On Saving Outliers for Better Clustering over Noisy Data.
Shaoxu Song,Fei Gao,Ruihong Huang,Yihan Wang
DOI: https://doi.org/10.1145/3448016.3457271
2021-01-01
Abstract:Clustering is often distracted by errors, frequently observed in almost all areas, ranging from online questionnaire to sensor reading in IoT. The dirty data values not only make themselves (the corresponding tuples) outlying, but also mislead the clustering of remaining tuples, e.g., mistakenly splitting a cluster into two or distorting the cluster center. The reason is that the traditional clustering methods either simply ignore the outliers such as DBSCAN or assign them to the closest clusters anyway, e.g., in K-Means. In this paper, we propose to save the outliers for better clustering. The idea is to adjust the erroneous values (often minimally) of the outlier in order to make it appear normally. That is, the tuples after adjusting values are no longer outlying, and thus will be clustered without distracting others. The outlier saving by value adjustment is designed to work with any clustering methods (e.g., DBSCAN or K-Means).
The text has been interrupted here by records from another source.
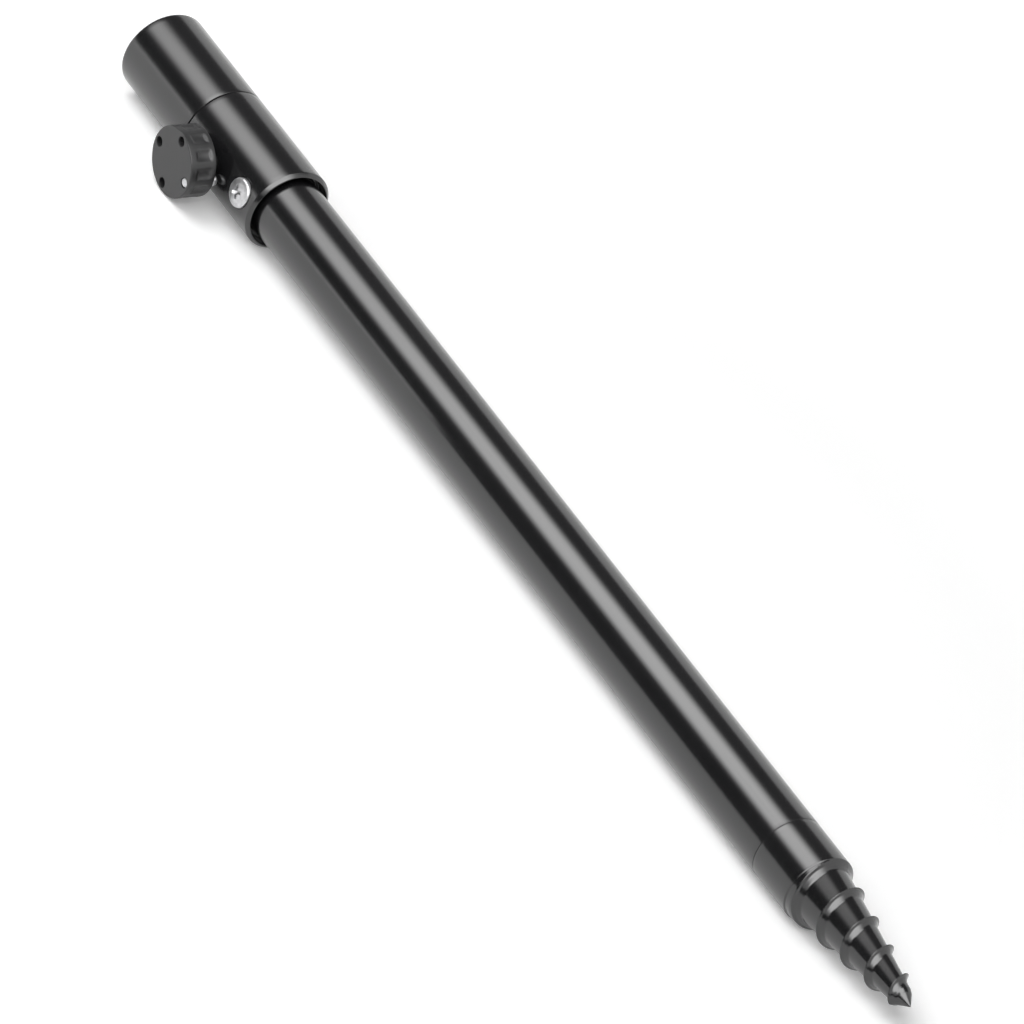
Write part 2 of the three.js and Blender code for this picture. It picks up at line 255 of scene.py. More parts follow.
class Graph:
    """Adds nodes to a tree and links what they take."""

    def __init__(self, tree):
        self.tree = tree

    def add(self, kind, inputs=(), **settings):
        """A new node of a kind with its settings, and its inputs linked or set."""
        node = self.tree.nodes.new(kind)
        for name, value in settings.items():
            setattr(node, name, value)
        for name, value in dict(inputs).items():
            if isinstance(value, bpy.types.NodeSocket):
                self.tree.links.new(value, node.inputs[name])
            else:
                node.inputs[name].default_value = value
        return node

    def joined(self, operation, first, second):
        """One number of two, by an operation of the Math node."""
        return self.add("ShaderNodeMath", {0: first, 1: second}, operation=operation).outputs[0]

    def ranged(self, value, least, most, low=0.0, high=1.0, **settings):
        """A value that goes from least to most, taken to low and high and held there past them."""
        limits = {"From Min": least, "From Max": most, "To Min": low, "To Max": high}
        inputs = {"Value": value, **limits}
        return self.add("ShaderNodeMapRange", inputs, **settings).outputs["Result"]

    def noise(self, scale, detail):
        """Noise on the piece's own coordinates, with a scale in waves to the metre each way."""
        place = self.add("ShaderNodeTexCoord").outputs["Object"]
        mapped = self.add("ShaderNodeMapping", {"Vector": place, "Scale": scale}).outputs["Vector"]
        inputs = {"Vector": mapped, "Scale": 1, "Detail": detail}
        return self.add("ShaderNodeTexNoise", inputs).outputs["Fac"]

    def spread(self, factor, low, high):
        """A number that goes from low to high with a noise."""
        return self.ranged(factor, *NOISE_RANGE, low, high)

    def shade(self, factor, low, high):
        """A colour that goes from low to high with a noise."""
        inputs = {"Factor": self.spread(factor, 0, 1), MIX_LOW: (*low, 1), MIX_HIGH: (*high, 1)}
        return self.add("ShaderNodeMix", inputs, data_type="RGBA").outputs[MIXED]

    def bump(self, height, depth, below=None):
        """Relief of a depth, over other relief where there is any."""
        inputs = {"Height": height, "Distance": depth, "Strength": 1}
        if below:
            inputs["Normal"] = below
        return self.add("ShaderNodeBump", inputs).outputs["Normal"]


def varied(name, noises, colour, roughness, bumps, **plain):
    """A material that varies with noises, each a scale and a detail. The colour and the roughness
    are a noise's name and what its lows and its highs give. The bumps are noises' names and depths,
    from the bottom up. What is plain is the same all over."""
    material = bpy.data.materials.new(name)
    material.use_nodes = True
    graph = Graph(material.node_tree)
    made = {key: graph.noise(*noise) for key, noise in noises.items()}
    relief = None
    for key, depth in bumps:
        relief = graph.bump(made[key], depth, relief)
    fed = {
        "Base Color": graph.shade(made[colour[0]], *colour[1:]),
        "Roughness": graph.spread(made[roughness[0]], *roughness[1:]),
        "Normal": relief,
    }
    shader = material.node_tree.nodes["Principled BSDF"]
    for key, value in plain.items():
        shader.inputs[key].default_value = value
    for key, socket in fed.items():
        graph.tree.links.new(socket, shader.inputs[key])
    return material


def anodised(name, lines):
    """Gloss black anodised aluminium, with the scale of its tool lines along and across."""
    return varied(
        name,
        noises={"lines": (lines, 3), "clouds": ((60, 60, 60), 4), "peel": ((700, 700, 700), 2)},
        colour=("clouds", (0.0042, 0.0042, 0.0046), (0.0060, 0.0060, 0.0065)),
        roughness=("lines", 0.165, 0.205),
        bumps=[("peel", 0.0009 * MM), ("lines", 0.0006 * MM)],
        IOR=1.75,
    )


def moulded_nylon(name, dark, light):
    """Nylon with a fine grain and the flow of its moulding."""
    return varied(
        name,
        noises={"grain": ((3500, 3500, 3500), 4), "flow": ((180, 420, 420), 3)},
        colour=("flow", dark, light),
        roughness=("grain", 0.48, 0.6),
        bumps=[("grain", 0.004 * MM)],
        IOR=1.53,
    )


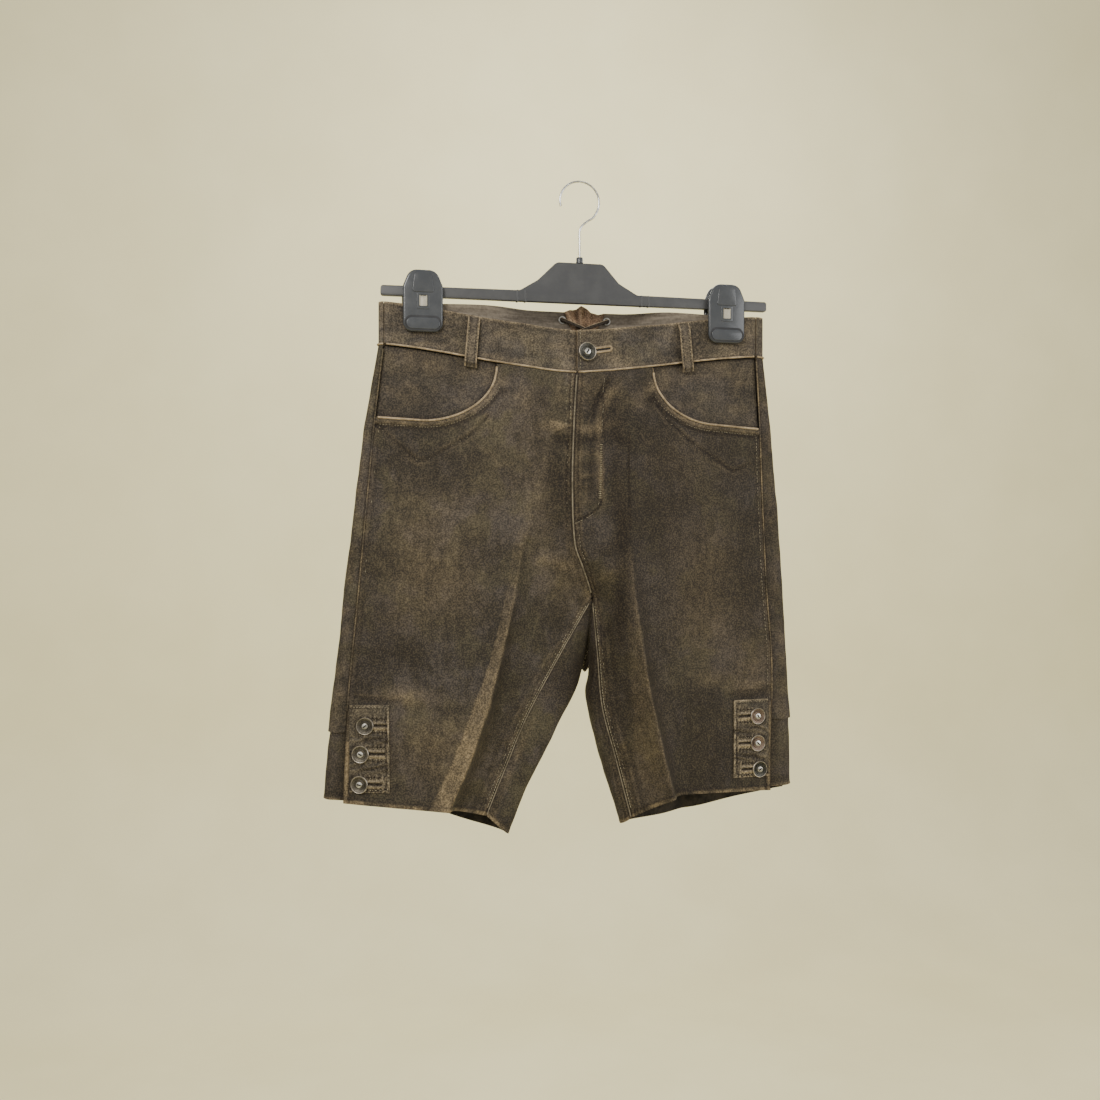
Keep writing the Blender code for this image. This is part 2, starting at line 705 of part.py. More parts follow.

Our technical contributions include: (1) showing NPhardness of the outlier saving problem for clustering, (2) deriving lower and upper bounds of the optimal solutions, and (3) devising approximation algorithm with performance guarantees referring to the aforesaid bounds. Experiments on datasets with real-world outliers demonstrate the higher accuracy of our proposal, compared to the state-of-the-art approaches. Remarkably, we show that the adjusted data with outlier saving indeed improve significantly clustering, as well as other applications such as classification and record matching.